--- COLLECTED MATERIAL ---

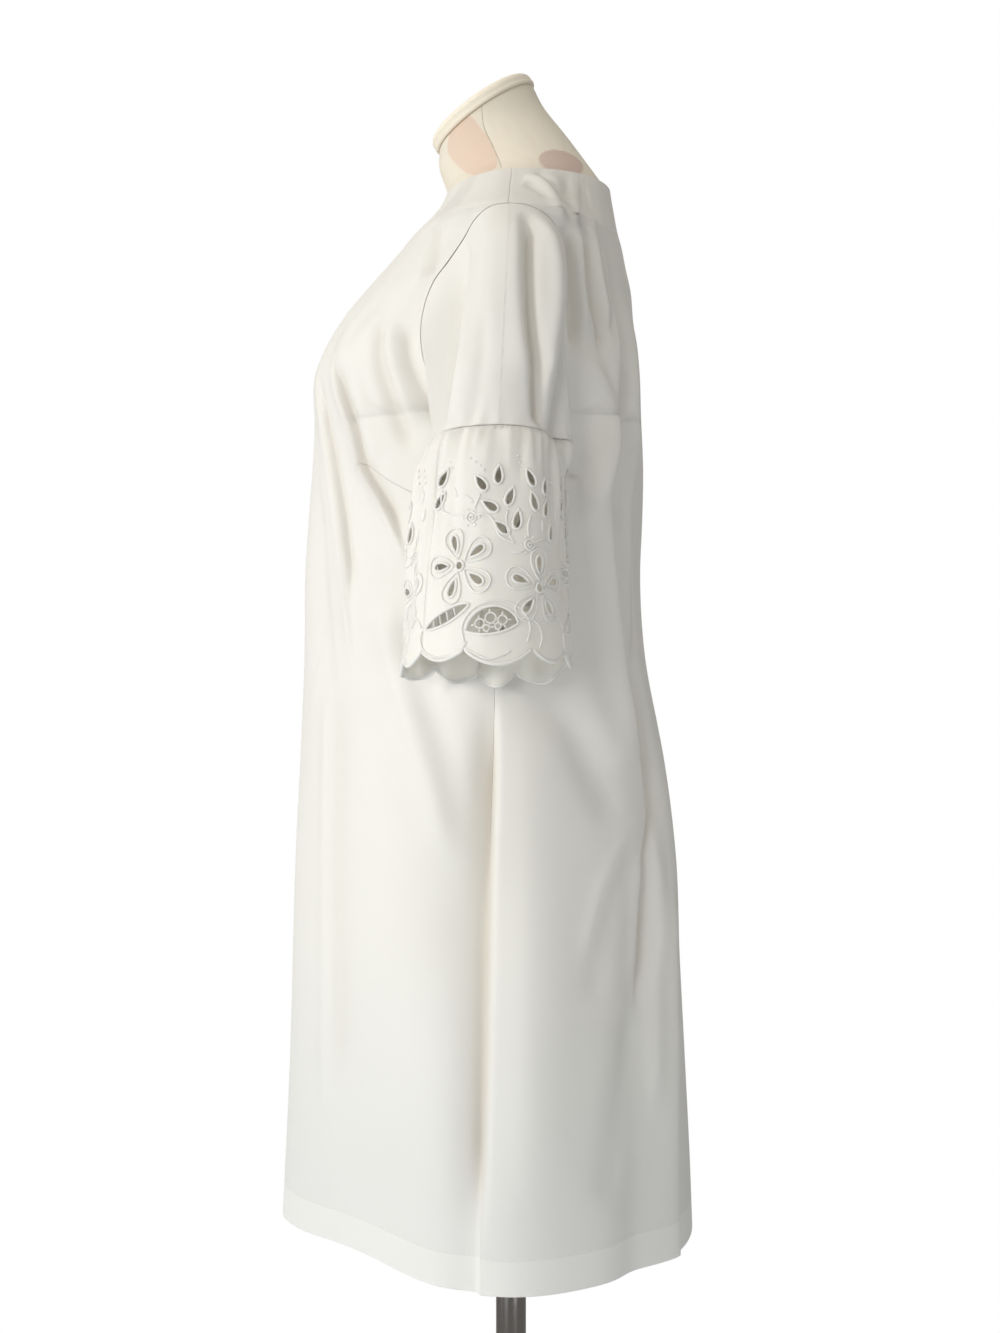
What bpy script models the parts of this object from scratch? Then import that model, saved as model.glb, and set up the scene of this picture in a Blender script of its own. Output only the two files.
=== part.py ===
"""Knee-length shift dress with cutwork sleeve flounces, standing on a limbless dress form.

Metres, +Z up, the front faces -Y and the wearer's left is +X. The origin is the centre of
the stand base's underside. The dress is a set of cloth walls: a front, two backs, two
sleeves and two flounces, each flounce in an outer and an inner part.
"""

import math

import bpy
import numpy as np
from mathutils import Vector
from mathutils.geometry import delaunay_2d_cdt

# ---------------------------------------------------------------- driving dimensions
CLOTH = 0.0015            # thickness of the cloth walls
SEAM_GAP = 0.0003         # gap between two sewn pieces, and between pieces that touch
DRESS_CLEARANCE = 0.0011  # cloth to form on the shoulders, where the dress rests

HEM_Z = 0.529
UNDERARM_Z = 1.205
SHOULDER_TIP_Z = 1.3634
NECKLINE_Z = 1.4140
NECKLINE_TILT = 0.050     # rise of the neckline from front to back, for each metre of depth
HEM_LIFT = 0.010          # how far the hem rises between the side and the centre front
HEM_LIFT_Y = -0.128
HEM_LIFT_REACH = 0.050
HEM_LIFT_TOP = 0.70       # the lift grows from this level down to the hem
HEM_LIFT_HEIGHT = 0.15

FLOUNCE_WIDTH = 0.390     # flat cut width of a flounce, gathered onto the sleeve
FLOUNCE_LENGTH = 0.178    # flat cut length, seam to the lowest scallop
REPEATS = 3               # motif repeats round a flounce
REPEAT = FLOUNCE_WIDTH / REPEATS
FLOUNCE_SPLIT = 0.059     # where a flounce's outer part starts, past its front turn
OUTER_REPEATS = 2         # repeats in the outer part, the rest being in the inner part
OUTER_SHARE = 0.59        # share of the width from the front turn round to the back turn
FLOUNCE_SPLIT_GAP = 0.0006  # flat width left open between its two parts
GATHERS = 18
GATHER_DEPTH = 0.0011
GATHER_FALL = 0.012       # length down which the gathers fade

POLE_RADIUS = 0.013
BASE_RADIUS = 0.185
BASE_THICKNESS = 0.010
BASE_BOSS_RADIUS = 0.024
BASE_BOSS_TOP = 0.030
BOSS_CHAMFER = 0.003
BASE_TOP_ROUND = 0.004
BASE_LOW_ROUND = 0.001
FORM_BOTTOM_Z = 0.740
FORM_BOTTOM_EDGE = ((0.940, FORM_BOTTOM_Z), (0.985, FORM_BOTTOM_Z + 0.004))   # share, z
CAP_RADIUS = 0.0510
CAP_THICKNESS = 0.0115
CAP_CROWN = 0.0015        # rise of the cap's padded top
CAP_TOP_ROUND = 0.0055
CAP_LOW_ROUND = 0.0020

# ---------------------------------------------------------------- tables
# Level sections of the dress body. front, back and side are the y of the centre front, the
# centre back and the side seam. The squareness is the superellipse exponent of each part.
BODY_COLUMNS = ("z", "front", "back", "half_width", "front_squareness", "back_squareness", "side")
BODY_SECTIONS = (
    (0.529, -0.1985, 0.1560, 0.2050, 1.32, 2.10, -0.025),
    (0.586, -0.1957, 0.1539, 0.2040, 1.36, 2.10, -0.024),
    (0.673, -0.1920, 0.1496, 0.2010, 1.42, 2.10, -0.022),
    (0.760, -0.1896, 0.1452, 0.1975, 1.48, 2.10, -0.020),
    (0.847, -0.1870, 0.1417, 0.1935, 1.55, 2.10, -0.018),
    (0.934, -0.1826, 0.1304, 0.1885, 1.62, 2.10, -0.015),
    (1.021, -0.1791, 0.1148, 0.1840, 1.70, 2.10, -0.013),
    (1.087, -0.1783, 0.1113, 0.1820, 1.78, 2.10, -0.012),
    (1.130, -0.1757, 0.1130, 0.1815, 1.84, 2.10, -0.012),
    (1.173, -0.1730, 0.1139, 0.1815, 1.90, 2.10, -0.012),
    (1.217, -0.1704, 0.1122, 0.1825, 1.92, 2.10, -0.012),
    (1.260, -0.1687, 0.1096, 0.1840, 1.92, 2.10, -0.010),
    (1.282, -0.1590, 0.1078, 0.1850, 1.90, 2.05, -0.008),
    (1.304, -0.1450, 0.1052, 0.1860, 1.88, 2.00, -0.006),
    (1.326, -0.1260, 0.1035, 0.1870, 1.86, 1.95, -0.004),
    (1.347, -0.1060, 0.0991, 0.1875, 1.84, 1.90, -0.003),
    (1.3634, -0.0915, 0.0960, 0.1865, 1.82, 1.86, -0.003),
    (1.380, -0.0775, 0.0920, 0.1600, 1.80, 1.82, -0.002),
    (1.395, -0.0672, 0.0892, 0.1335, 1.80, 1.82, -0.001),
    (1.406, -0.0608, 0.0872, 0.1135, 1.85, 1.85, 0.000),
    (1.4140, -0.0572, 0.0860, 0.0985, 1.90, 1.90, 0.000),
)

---

(WHAT YOU HAVE TO DO): Return the lines above precisely as they appear, beginning at the first line and ending at the line with "DRESS_CLEARANCE = 0.0011", and nothing after it.

(THE SOLUTION):
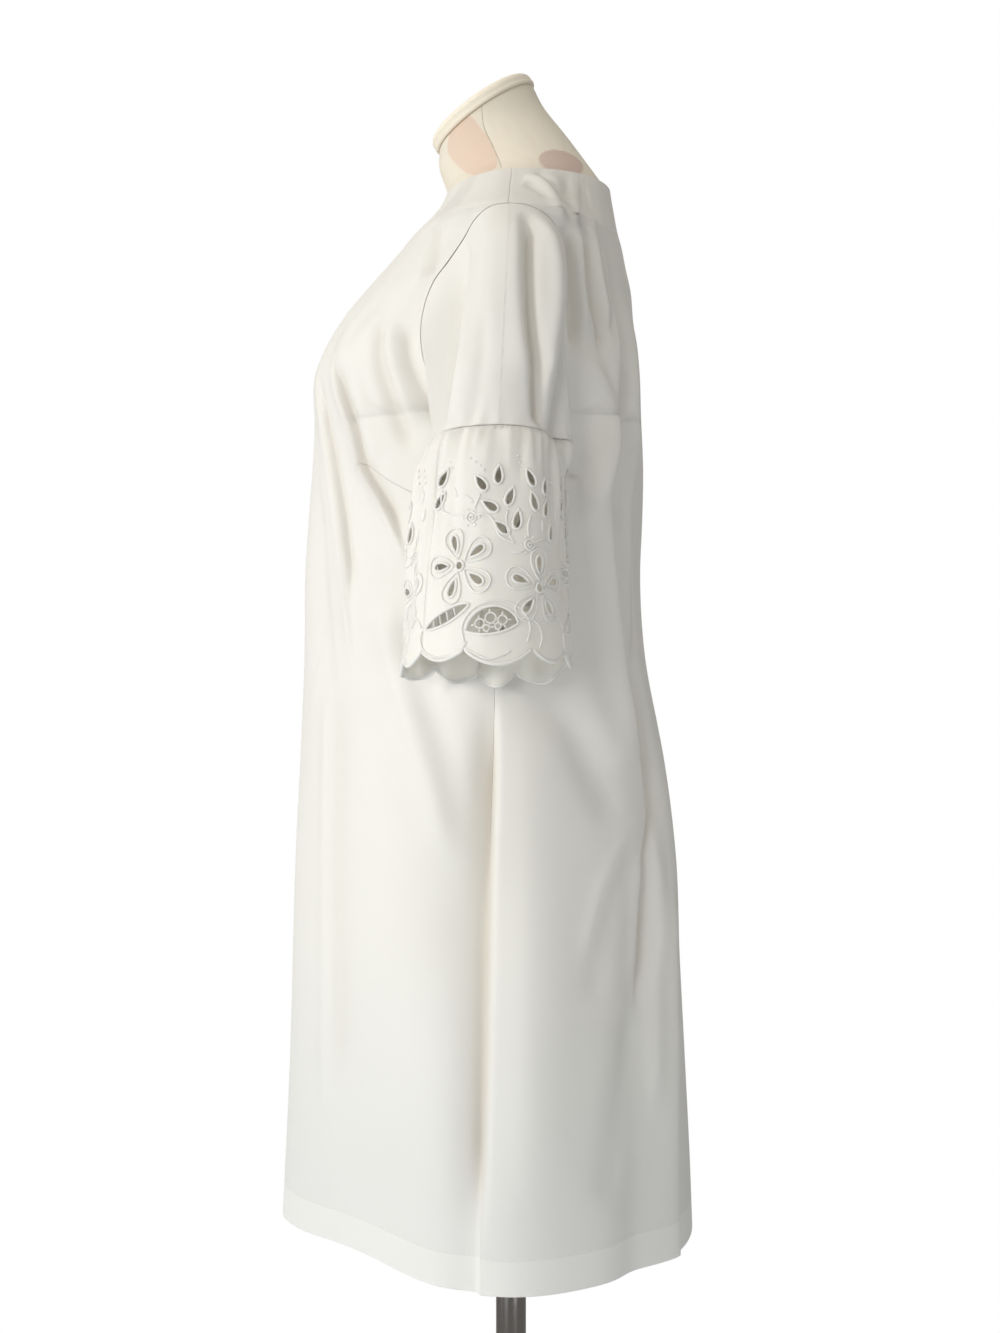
What bpy script models the parts of this object from scratch? Then import that model, saved as model.glb, and set up the scene of this picture in a Blender script of its own. Output only the two files.
=== part.py ===
"""Knee-length shift dress with cutwork sleeve flounces, standing on a limbless dress form.

Metres, +Z up, the front faces -Y and the wearer's left is +X. The origin is the centre of
the stand base's underside. The dress is a set of cloth walls: a front, two backs, two
sleeves and two flounces, each flounce in an outer and an inner part.
"""

import math

import bpy
import numpy as np
from mathutils import Vector
from mathutils.geometry import delaunay_2d_cdt

# ---------------------------------------------------------------- driving dimensions
CLOTH = 0.0015            # thickness of the cloth walls
SEAM_GAP = 0.0003         # gap between two sewn pieces, and between pieces that touch
DRESS_CLEARANCE = 0.0011  # cloth to form on the shoulders, where the dress rests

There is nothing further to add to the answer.